Ahmed centres his art practice around Kashmiri issues, and showed a series of manuscript paintings at the Students' Biennale relating to his uncle who was murdered during a 1996 protest in Kashmir. For the Kochi residency, he plans to create a moving image installation which will be directly informed by the current situation back home, contrasting the physically beautiful scenery of Kashmir's lakes with audio tracks of historic protests and uprisings in the region.
Last Friday, when the curfew was temporarily lifted for the Muslim holiday of Eid—and thousands of protestors gathered in the city of Srinagar, where police opened fire and used tear gas to disperse the crowds—Ahmed was contacted by his family for the first time since his departure. His father received a pass from armed guards and was able to place a short 30-second phone call to his son from a police station to let him know their family was safe.
An unwelcome return
A group of five students who completed their residency last month returned home to Kashmir on 31 July. Of them, four are now in Kashmir and are unable to be contacted. The fifth, 22-year-old Numair Qadri, left Kashmir for Delhi with his family just days before the shutdown occurred. “People were stockpiling food and medicine as troops entered the valley.
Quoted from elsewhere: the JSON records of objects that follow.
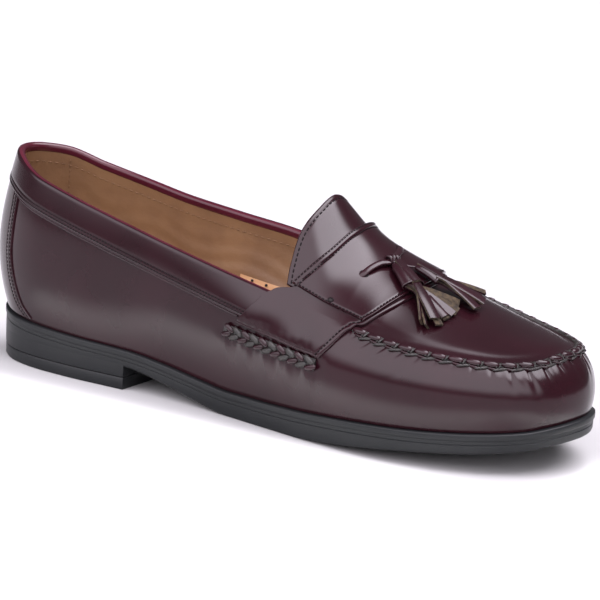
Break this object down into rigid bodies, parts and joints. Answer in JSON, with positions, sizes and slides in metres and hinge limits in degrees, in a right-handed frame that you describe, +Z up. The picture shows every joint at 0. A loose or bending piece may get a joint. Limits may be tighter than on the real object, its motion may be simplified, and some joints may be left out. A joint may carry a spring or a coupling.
{
  "type": "tassel loafer",
  "caption": "Low slip-on leather dress shoe with a hand-sewn apron, an instep strap with a saddle and hanging tassels, on a low-heeled sole.",
  "frame": {"origin": "on the floor, at the middle of the heel's flat underside", "axes": "+X from the heel to the toe, +Y to the inner (medial) side of this right shoe, +Z up"},
  "size_m": [0.3, 0.0998, 0.0994],
  "materials": {
    "sole": "satin charcoal rubber, a lighter rib along the top of its edge",
    "sock": "matte pale tan sock leather",
    "upper": "polished dark burgundy leather",
    "lacing": "dark waxed lacing and thread",
    "trim": "burgundy leather with an olive-brown suede flesh side"
  },
  "bodies": {
    "root": {"outsole": "sole", "heel_lift": "sole", "insole": "sock", "upper": "upper", "tongue": "upper", "collar_band": "upper", "back_stay": "upper", "strap": "upper", "saddle": "upper", "apron_seam": "lacing", "laced_seam_lateral": "lacing", "laced_seam_medial": "lacing", "tassel_lace_lateral": "trim", "tassel_lace_medial": "trim", "tassel_knot": "trim", "tassel_lateral": "trim", "tassel_medial": "trim"}
  },
  "joints": []
}
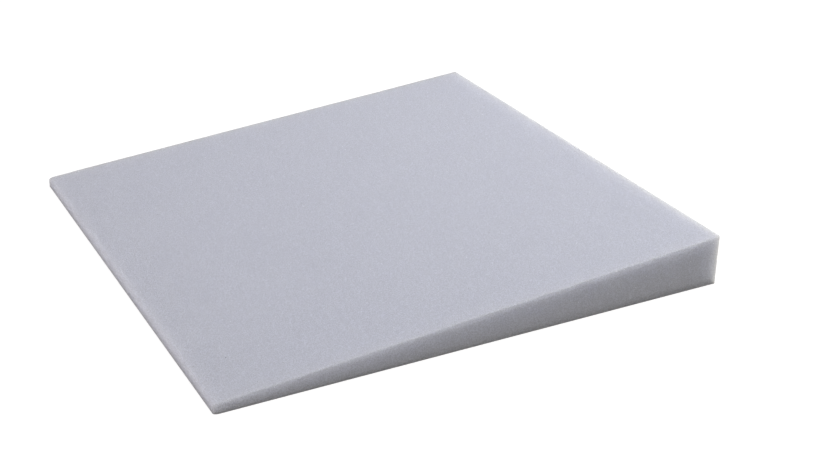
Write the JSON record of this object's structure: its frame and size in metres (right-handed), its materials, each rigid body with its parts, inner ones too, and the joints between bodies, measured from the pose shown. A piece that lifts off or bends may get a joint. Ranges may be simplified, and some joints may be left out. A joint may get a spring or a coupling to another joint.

My father who is a diabetic and has heart problems was running out of medicine and my mother fell ill during this time so we left", he tells The Art Newspaper.
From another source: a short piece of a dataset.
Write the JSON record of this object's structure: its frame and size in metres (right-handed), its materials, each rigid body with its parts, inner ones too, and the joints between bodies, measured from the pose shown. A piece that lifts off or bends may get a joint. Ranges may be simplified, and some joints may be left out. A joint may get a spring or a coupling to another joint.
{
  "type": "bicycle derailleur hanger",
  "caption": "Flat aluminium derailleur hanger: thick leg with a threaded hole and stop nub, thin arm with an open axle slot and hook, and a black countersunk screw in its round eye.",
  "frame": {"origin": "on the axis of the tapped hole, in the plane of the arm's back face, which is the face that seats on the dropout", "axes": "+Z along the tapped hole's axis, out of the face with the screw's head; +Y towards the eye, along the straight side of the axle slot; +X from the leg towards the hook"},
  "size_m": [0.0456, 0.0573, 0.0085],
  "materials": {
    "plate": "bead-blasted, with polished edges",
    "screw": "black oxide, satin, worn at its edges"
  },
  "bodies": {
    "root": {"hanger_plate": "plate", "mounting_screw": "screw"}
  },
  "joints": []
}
According to Qadri, rumours had already begun to circulate about the lockdown while he was in Kochi, but he and his fellow classmates had "no idea" about the severity of the situation they would face on their return. During his time at Pepper House, Qadri produced an installation based on the mass graveyards where unidentified Kashmiris, often political dissidents, are buried "with a number instead of a name, their faces too disfigured from bullets or bombs to be identified". The work, he says, is about "how you carry a 'memory bag' of all this trauma where ever you go. Even in Kochi, this memory was with me. I couldn't leave that bag in Kashmir." Qadri is now looking for residencies abroad, and is unsure when he will be able to return to Kashmir.
Speaking of his future plans, Ahmed says he is keen to return to his family but explains that Kashmir's political situation places "severe restrictions on artistic production". For example, the state does not provide spaces for performance art, and now under new curfew laws, groups of more than four people are not allowed to assemble. Alongside his residency project, Ahmed is working on his final year thesis, as he is unsure whether he will have internet access and adequate research resources when he returns home.